Electeds Descend Upon Chinatown to Rally Against Hate
In the aftermath of a string of (potential) anti-Asian crimes across the city, several hundred people attended a rally as a show of support. It was held in Foley Square, not far from the incident last Thursday, in which a random attack on a Chinese man with an eight-inch kitchen knife left him clinging to life in a medically induced coma.
Under public pressure, Mayor Bill de Blasio shuttled downtown to pay the usual “stop Asian hate” and “we stand with the Asian community” lip service.

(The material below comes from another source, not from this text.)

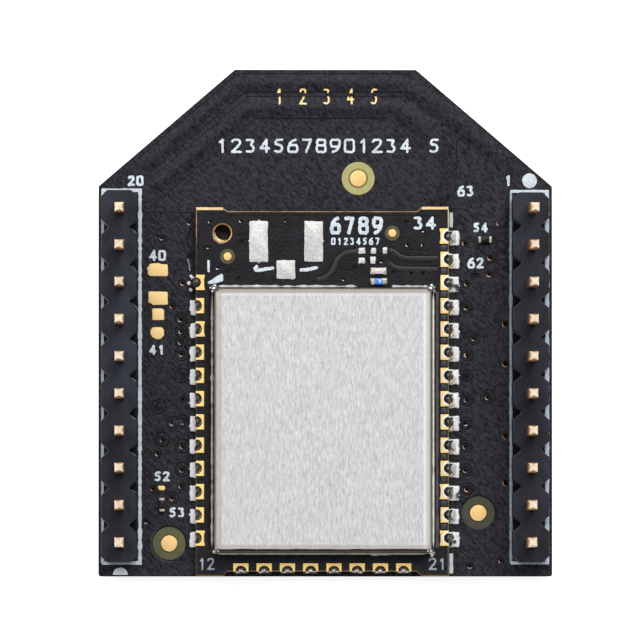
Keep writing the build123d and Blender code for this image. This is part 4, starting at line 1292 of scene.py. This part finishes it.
strip = {"ways": 10, "cornerCut": 0.34, "notchDepth": 0.38, "notchOpening": 0.82, "notchFloor": 0.08,
         "pitch": 2.0, "edge": 0.05, "spread": 0.06, "rightTrim": 0.12, "rightShift": 0.08,
         "rightDeeper": 0.06}
pinForm = {"width": 0.5, "tipLength": 0.16, "tipTaper": 0.09, "pinch": 0.11, "leftLean": 0.02,
           "rightLean": (-0.08, 0.08), "leanAlong": 0.0075, "leanShift": 0.015}


def stripRing(middleX, middleY, trim, shift, deeper):
    # Counter-clockwise outline: cut corners and a wedge-shaped notch between neighbouring pins; the
    # aerial end can be trimmed, the notches shifted along and cut deeper
    half = (stripHigh[0] - stripLow[0]) / 2
    length = stripHigh[1] - stripLow[1]
    cut, depth, opening, floor = (strip[k] for k in ("cornerCut", "notchDepth", "notchOpening", "notchFloor"))
    cells = int(round(length / strip["pitch"]))
    notches = -length / 2 + np.arange(1, cells) * strip["pitch"]
    depth += deeper
    wedge = np.array([(0, -opening / 2), (-depth, -floor / 2), (-depth, floor / 2), (0, opening / 2)])
    right = np.concatenate([wedge + (half, y) for y in notches])
    right = np.vstack([[(half - cut, -length / 2), (half, -length / 2 + cut)], right,
                       [(half, length / 2 - cut), (half - cut, length / 2)]])
    ring = np.concatenate([right, -right])
    inner = np.abs(ring[:, 1]) < length / 2 - cut - 0.01
    ring[inner, 1] += shift
    ring[ring[:, 1] > length / 2 - cut - 0.01, 1] -= trim
    return ring + (middleX, middleY)


def pinShape():
    # A square section, pinched in at its sides near the tip, carried up the pin
    count = 32
    half, taper, tip = pinForm["width"] / 2, pinForm["tipTaper"], pinForm["tipLength"]
    side = np.linspace(-1, 1, count // 4, endpoint=False)
    one = np.ones_like(side)
    sides = ((side, -one), (one, side), (-side, one), (-one, -side))
    square = np.concatenate([np.stack(pair, 1) for pair in sides])
    corner = np.abs(square).min(1)
    low, high = pinLow[2], pinHigh[2]
    levels = [(low, half - taper, 0.3), (low + tip, half, 0), (high - 2.2 * tip, half, 0),
              (high - tip, half - 0.005, 0.6), (high - 0.03, half - 0.02, 1.2), (high, half - 0.05, 1.2)]
    rings = []
    for z, reach, pinch in levels:
        squeeze = 1 - pinch * pinForm["pinch"] * 2.6 * (1 - corner ** 2)
        rings.append(lift(square * reach * squeeze[:, None], z))
    return stackRings(np.stack(rings))


def makeStrips():
    # Each strip is its notched outline between its box's heights
    for name, node in (("stripLeft", "header_strip_left"), ("stripRight", "header_strip_right")):
        low, high = nodeBox(node)
        middle = (low + high) / 2
        x = middle[0] + math.copysign(strip["spread"], middle[0])
        changes = [strip[k] * (middle[0] > 0) for k in ("rightTrim", "rightShift", "rightDeeper")]
        ring = stripRing(x, middle[1], *changes)
        cutPlate(name, [ring], low[2] + 0.001, high[2], headerPlastic, [node],
                 edge=strip["edge"])


def makePins():
    # Each pin is stamped at its place, then leans in proportion to its height above the strip
    shape = pinShape()
    for number in range(1, 2 * strip["ways"] + 1):
        node = f"pin_{number:02d}"
        low, high = nodeBox(node)
        middle = (low + high) / 2
        lean = pinForm["leftLean"]
        if middle[0] > 0:
            lean = np.interp(middle[1], [stripLow[1], stripHigh[1]], pinForm["rightLean"])
        middle[0] += math.copysign(strip["spread"], middle[0])
        points, faces, caps = stamp(shape, *middle[:2], turn=rng.normal(0, 1.5))
        climb = np.clip((points[:, 2] - stripHigh[2]) / (pinHigh[2] - stripHigh[2]), 0, 1)
        along = pinForm["leanShift"] - pinForm["leanAlong"] * (middle[1] - (stripLow[1] + stripHigh[1]) / 2)
        points[:, 0] += lean * climb
        points[:, 1] += along * climb
        newPiece(f"pin{number:02d}", (points, faces, caps), goldPin, [node], sharp=40)


def makeNotchShade():
    # The board under each notch that faces inwards gets a dark plate of painted shadow, and pale hair lines of
    # painted glint run beside the left ones
    wedge = np.array([(0.16, -0.42), (0.16, 0.42), (-0.34, 0.06), (-0.34, -0.06)])
    shade = plate(wedge, carrierTop - 0.01, carrierTop + 0.003, 0.002)
    notches = stripLow[1] + np.arange(1, strip["ways"]) * strip["pitch"]
    leftX = stripHigh[0] - strip["spread"]
    rightX = nodeBox("header_strip_right")[0][0] + strip["spread"]
    shapes = [stamp(shade, leftX - 0.16, notches), stamp(shade, rightX + 0.16, notches, 0, 180)]
    newPiece("notchShade", shapes, gapAndShadeLacquer)
    # Pale hair lines along the left notches: painted glints
    hair = ribbon([(-0.30, -0.16), (0.0, -0.42)], ridge(0.012, 0.008, -0.01, 0.0), step=0.05, wander=0.3,
                  taper=0.2)
    top = stripHigh[2] + 0.004
    lines = [stamp(hair, leftX - offset, y + offset * 0.8, top, rng.normal(0, 3), rng.uniform(0.7, 1.0))
             for y in notches[1:] for offset in (0.0, 0.07)]
    newPiece("notchGlints", lines, dimPrintAndGlint)


makeStrips()
makePins()
makeNotchShade()
print("headers made")


# Bare lands, targets and small parts

targets = {"disc": 0.44, "innerRing": (0.42, 0.53), "outerRing": (0.40, 0.885), "halo": (0.97, 1.05),
           "shade": (0.885, 0.99), "rim": (0.43, 0.50), "glow": (0.97, 1.02), "radioDisc": 0.22,
           "radioRing": (0.22, 0.40), "radioRim": (0.215, 0.26)}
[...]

However, his remarks did not include what many in the crowd had hoped – funding to staff a permanent Asian hate crimes task force.

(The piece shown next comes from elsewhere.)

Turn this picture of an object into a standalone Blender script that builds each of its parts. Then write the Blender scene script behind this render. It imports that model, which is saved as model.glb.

U.S. Representative Grace Meng told the crowd that seniors were living in fear, while Attorney General Letitia James called on everyone to report any incidents of bias towards Asians to her office hotline (800-771-7755), and promised to investigate. She also declared that an attack on any Asian is an attack on her personally.
State Senator John Liu said, “We are sisters and brothers. We are moms and dads. We are daughters and sons. We are American. We are New Yorkers. We are human beings.” While all speakers denounced the hate and promoted unity, the only concrete step so far has been the establishment of a website to report biased incidents.
While this may save a trip to the local police precinct, will people actually use the tool? In personally advocating for victims to report biased incidents for years, it’s been disheartening to see such a low net increase of reports. Even after the hate crime education forums that were held in partnership with the NYPD back in 2015.
Talk of unity and standing against hate is all good, but I would think fully funding the Asian hate crimes task force with full time staff would go further. Or permanently assigning bilingual Asian police officers to the existing NYPD hate crimes task force to handle only reports of biased incidents against Asians.
Meanwhile, as I surveyed the podium on Saturday afternoon, Councilman Carlos Menchaca, who represents Sunset Park’s Chinatown, and Councilman Peter Koo, who represents Flushing, were present. Noticeably absent, however, was Councilwoman Margaret Chin, who represents the largest Chinatown district on the east coast.